The Center for Financial Planning, a Southfield, Mich.-based hybrid firm that’s part of Raymond James Financial Services, is diversifying its exposure to try to capture yield as rates trend upward, says Angela Palacios, the firm’s director of investments. The firm tries to balance dividend and growth strategies, and it derives income from stocks, bonds and its small real estate portfolio.

For investors nearing or in retirement, dividends “are a good regular source of a paycheck,” Palacios says. “[But] we don’t want to stretch and add unnecessary risk to our portfolio just to get those dividends.”

The center uses outside managers and has lowered the duration of its fixed-income portfolio quite a bit over the last couple of years, says Palacios. In this portfolio, “We also have the flexibility to utilize strategies that may look and feel like a bond,” she says, “but aren’t necessarily a bond.”

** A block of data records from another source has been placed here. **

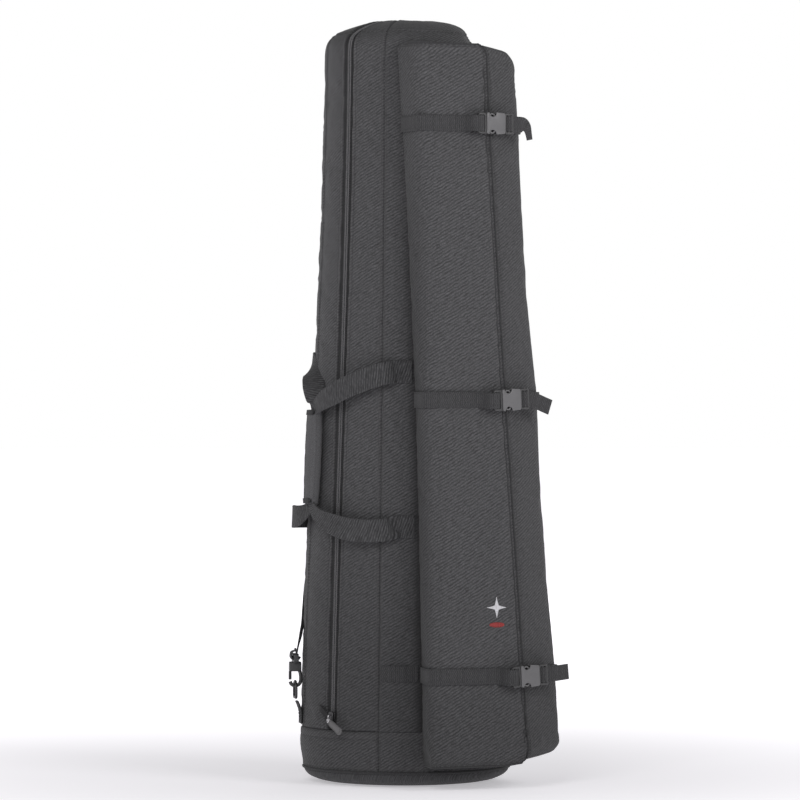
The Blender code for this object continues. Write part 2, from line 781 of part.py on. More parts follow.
def add_harness_side(name, side):
    frame = hook_frame(side)
    place, along, out, up = frame

    tab_knots = [(side * HARNESS_ANGLE, 0.082, 0.0010, 0.0200), (side * HARNESS_ANGLE, 0.102, 0.0030, 0.0200)]
    add_object(f"web_tab_{name}", *surface_band(tab_knots, 0.0030, 2), "webbing")

    ring_z = -0.0250
    half_ring = [(0.0085, 0.0), (0.0105, 0.0030), (0.0105, 0.0110), (0.0075, 0.0180)]
    ring = [*half_ring, (0.0, 0.0205), *[(-x, z) for x, z in reversed(half_ring)]]
    path = [local(frame, x, 0.0, ring_z + z) for x, z in ring]
    add_object(f"d_ring_{name}", *tube(path, 0.0015, 8, closed=True), "steel", local(frame, 0.0, 0.0, ring_z))

    hook = [(-0.0050, 0.0110), (-0.0068, 0.0040), (-0.0068, -0.0040), (-0.0045, -0.0085), (0.0, -0.0102)]
    hook += [(0.0045, -0.0085), (0.0066, -0.0050)]
    bar = tube([local(frame, 0.0, y, z) for y, z in hook], 0.0016, 8)
    block = box_points(frame, (-0.0045, -0.0072, 0.0090), (0.0045, 0.0078, 0.0200))
    body = add_object(f"snap_hook_{name}", *block, "black_plastic", place)
    add_boolean(body, add_object(f"hook_bar_guide_{name}", *bar, "foam"), "UNION")
    eye = box_points(frame, (-0.0115, -0.0030, 0.0190), (0.0115, 0.0030, 0.0310))
    add_boolean(body, add_object(f"hook_eye_guide_{name}", *eye, "foam"), "UNION")
    hole = box_points(frame, (-0.0085, -0.0050, 0.0225), (0.0085, 0.0050, 0.0280))
    add_boolean(body, add_object(f"hook_eye_cutter_{name}", *hole, "foam"), "DIFFERENCE")

    gate = [local(frame, 0.0, 0.0066, z) for z in (0.0082, 0.0020, -0.0022)]
    add_object(f"hook_gate_{name}", *tube(gate, 0.0014, 8), "black_plastic", gate[0])

    web_knots = [
        (side * HARNESS_ANGLE, 0.1665, 0.0090, 0.0180),
        (side * 103.5, 0.1840, 0.0070, 0.0200),
        (side * 111.0, 0.2060, 0.0035, 0.0240),
        (side * 121.0, 0.2420, 0.0016, 0.0250),
        (side * 132.0, 0.3000, 0.0015, 0.0250),
        (side * 138.0, 0.3920, 0.0015, 0.0250),
    ]
    add_object(f"harness_web_{name}", *surface_band(web_knots, 0.0018, 6), "webbing")
    pad_knots = [
        (side * 141.0, 0.410, 0.0030, 0.0420),
        (side * 146.0, 0.460, 0.0030, 0.0560),
        (side * 152.0, 0.560, 0.0040, 0.0620),
        (side * 156.0, 0.680, 0.0040, 0.0580),
        (side * 158.0, 0.790, 0.0030, 0.0500),
    ]
    add_object(f"shoulder_pad_{name}", *surface_band(pad_knots, 0.0120, 3), "polyester")


def main():
    clear_scene()
    add_body_shells()
    add_base()
    add_accessory_case()
    add_straps()
    add_zip_teeth()
    add_slider()
    add_handle()
    for name, side in (("left", -1.0), ("right", 1.0)):
        add_harness_side(name, side)


main()
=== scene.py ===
"""Looks of the padded carry case: twill panels over foam, a strapped-on accessory case, webbing, buckles,
a coil zip, a wrapped carry handle and a backpack harness.

Metres, +Z up. Round the body, an angle of 0 faces -Y and a positive angle turns towards +X."""

import math

import bmesh
import bpy
import numpy as np
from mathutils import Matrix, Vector
from mathutils.bvhtree import BVHTree


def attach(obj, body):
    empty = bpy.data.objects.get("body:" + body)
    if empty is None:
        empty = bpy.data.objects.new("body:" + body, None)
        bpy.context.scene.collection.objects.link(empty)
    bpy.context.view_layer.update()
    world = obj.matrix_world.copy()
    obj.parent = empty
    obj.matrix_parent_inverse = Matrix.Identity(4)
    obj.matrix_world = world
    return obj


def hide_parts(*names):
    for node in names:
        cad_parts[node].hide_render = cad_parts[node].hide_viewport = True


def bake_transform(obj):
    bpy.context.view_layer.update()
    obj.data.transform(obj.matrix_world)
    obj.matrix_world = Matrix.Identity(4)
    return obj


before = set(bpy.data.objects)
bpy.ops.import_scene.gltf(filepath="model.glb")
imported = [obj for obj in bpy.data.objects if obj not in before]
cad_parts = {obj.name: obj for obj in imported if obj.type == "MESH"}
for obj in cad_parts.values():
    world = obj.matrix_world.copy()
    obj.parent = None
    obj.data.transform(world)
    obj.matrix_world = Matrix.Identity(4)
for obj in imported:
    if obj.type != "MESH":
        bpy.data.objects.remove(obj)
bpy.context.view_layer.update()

# Body, as in the design
R_BASE = 0.1338
R_TOP = 0.1011
TAPER_TOP_Z = 0.93
SHOULDER_Z = 0.925
CROWN_HEIGHT = 0.0448
CROWN_RUN = 0.118  # length of a line up the crown, from the shoulder to its middle
CROWN_EXPONENT = 2.7
CROWN_SLUMP = 0.14
CROWN_SLOPE = 0.12
SLUMP_ANGLE = 72.0
BACK_DEPTH = 0.74
BACK_SHARPNESS = 8
BASE_SEAM_Z = 0.018
CUP_SEAM_Z = 0.070
REST_RADIUS = 0.088
BASE_TUCK = 0.036
WALL = 0.0134
SEAM_GAP = 0.0004
COVER_SHIFT = np.array((0.0, -0.0006, 0.0))
ZIP_ANGLE = -63.5
HINGE_ANGLE = 94.0
GUSSET_ANGLE = -34.5
SIDE_ANGLE = -95.0
HARNESS_ANGLE = 101.0
FAR_SEAM_ANGLE = 58.0
BACK_SEAM_OFF = 62.0  # each back seam, from straight behind
CROWN_SEAM_RUN = SHOULDER_Z + 0.0385
SEAM_OFFSETS_ANGLE = (0.35, 0.8, 1.4, 2.3, 3.6)
SEAM_OFFSETS_RUN = (0.0008, 0.0018, 0.0032, 0.006)
EDGE_OFFSETS_ANGLE = (0.25, 0.8, 1.2, 1.6, 2.0, 2.4, 2.8, 3.2, 3.7, 4.2, 4.8, 5.6, 6.6)
SEAM_GROOVE = 0.0017
SEAM_EDGE = 0.0030  # from a seam to the rubbed edge beside it
SEAM_THREAD_ASIDE = 0.0031
STITCH_SINK = 0.00005
ROD_SIDES = 6
RIPPLE_WAVES = 7
BODY_PRESSURE = 5.0
BODY_PUFF = 0.0026  # as far as the body's padding may blow out
FOLDS = (  # slope, height at the zip, width and height of each soft fold low on the front
    (38.0, 0.135, 0.0060, -0.0011), (38.0, 0.150, 0.0070, 0.0012), (32.0, 0.185, 0.0070, -0.0010),
    (32.0, 0.201, 0.0080, 0.0011), (26.0, 0.246, 0.0090, -0.0009), (28.0, 0.268, 0.0100, 0.0009),
    (-30.0, 0.112, 0.0070, -0.0009),
)

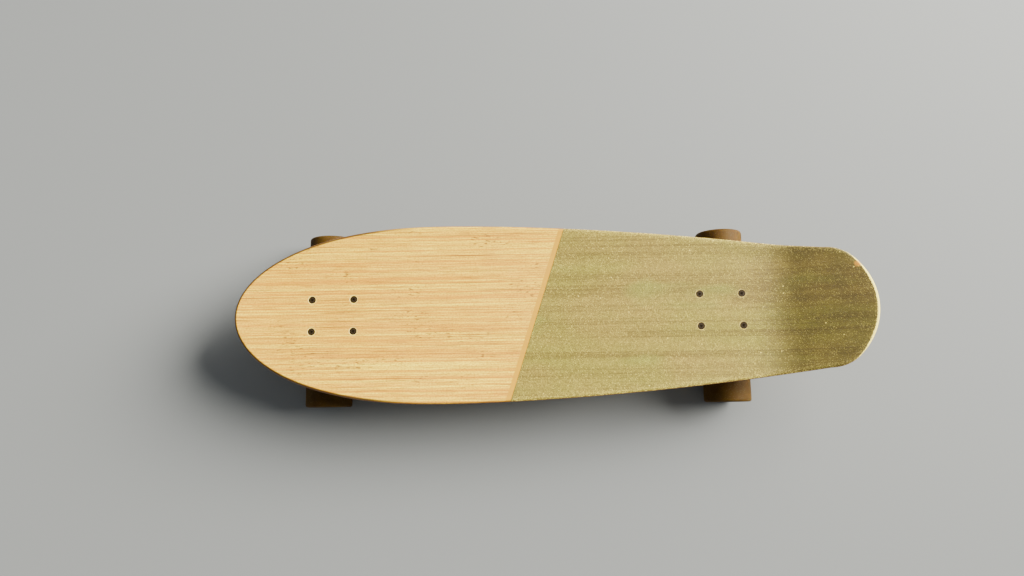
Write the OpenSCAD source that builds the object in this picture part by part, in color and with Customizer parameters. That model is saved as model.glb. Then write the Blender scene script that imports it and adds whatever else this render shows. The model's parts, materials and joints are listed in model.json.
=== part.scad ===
// Kicktail cruiser skateboard: a laminated deck on two sprung trucks with four
// ball-bearing wheels. +X points to the nose, +Z is up, and the origin is on
// the ground below the middle of the deck. Sizes are in millimetres.

/* [Deck] */
// Overall length of the deck, from nose tip to tail tip
deck_len = 812.8; // [760:0.1:980]
// Width of the deck at its widest point
deck_w = 230; // [185:0.1:280]
// How far ahead of the middle the widest point lies
widest_x = 137; // [110:1:165]
// Fullness of the nose curve, where 2 is an ellipse
nose_power = 2.3; // [2:0.05:2.8]
// Narrowing of each side, 500 mm behind the widest point
taper_in = 38.5; // [20:0.5:48]
// Power of the curve that narrows the sides
taper_power = 1.75; // [1.4:0.05:2.2]
// Radius of the curved end of the tail
tail_end_r = 91; // [78:1:110]
// Radius of the two corners of the tail
tail_corner_r = 44; // [30:1:52]
// Thickness of one veneer
ply_t = 1.57; // [1.2:0.01:2]
// Width of the flat band down the middle of the deck
flat_w = 80; // [60:1:120]
// How far the edges of the widest point rise above the flat band
concave_rise = 4.5; // [0:0.1:8]
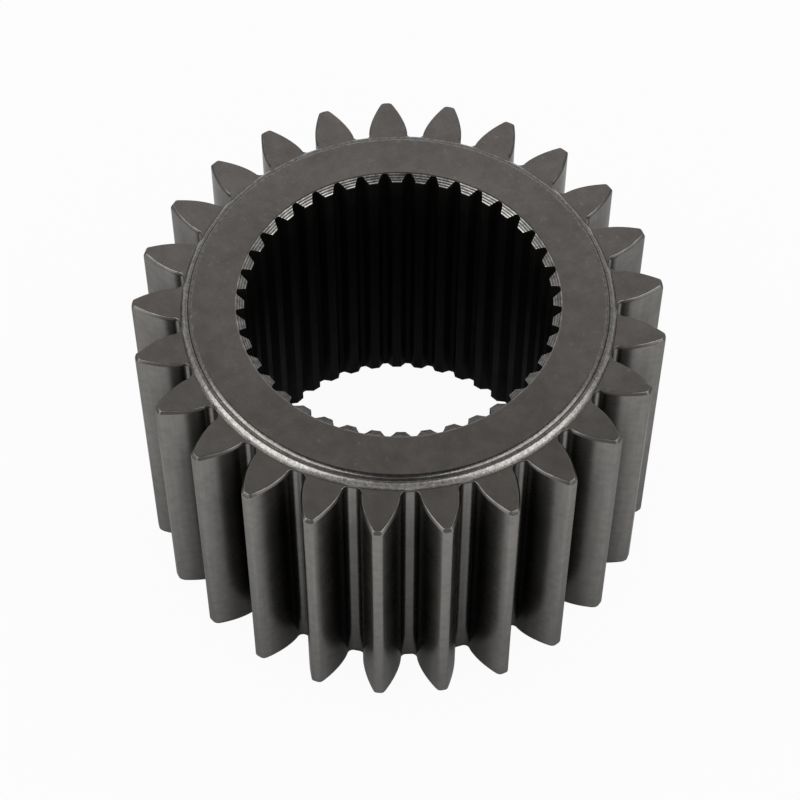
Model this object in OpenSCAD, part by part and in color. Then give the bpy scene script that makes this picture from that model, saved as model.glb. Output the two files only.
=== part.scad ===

Early this spring, the firm introduced market-neutral strategies to its core bond sleeve (which houses investment-grade corporate securities and Treasurys) to reduce clients’ interest rate sensitivity. These strategies (which can go long or short on various assets) represent 20% of the firm’s core bond sleeve. That’s the same weight they have in its strategic income sleeve (which includes high-yield securities and emerging market debt).

Looking for Leaders

Dividends are a big focus for value investors FAI Wealth Management, a fee-only financial planning and investment management firm in Columbia, Md. “It’s a part of our DNA,” says Curt Gross, FAI’s chief investment officer.

The firm expects further rate hikes to have a disproportionate impact on equities, particularly those with static dividend payments. The de-risking of yield has recently begun, he says, noting that investors are shifting from equities to bonds.

FAI has never sought the securities that pay the highest dividends, says Gross, but rather those that can grow their dividends faster. He says the dividend growth for the equities in the firm’s portfolios, typically market leaders in fast-growing markets across all sectors, is currently 8% to 10%.

FAI is well positioned in the financial sector, which is expected to generate higher profitability if a steepening yield curve accompanies rising rates. FAI is also putting emphasis on the service industry. Over the past couple of years, says Gross, consumers have kept up their spending on services (including leisure, travel, health care and broadband entertainment), while cutting back their spending on goods.

FAI is shying away from the historically high-yielding telecommunications sector. Telecom companies face saturation in their main growth business in the U.S. (dissemination and use of cell phones) and declines in their legacy business (landlines), he says. “You’re not going to get the growth rate there unless they reinvent themselves,” he says. “It’s very similar in the utility sector.”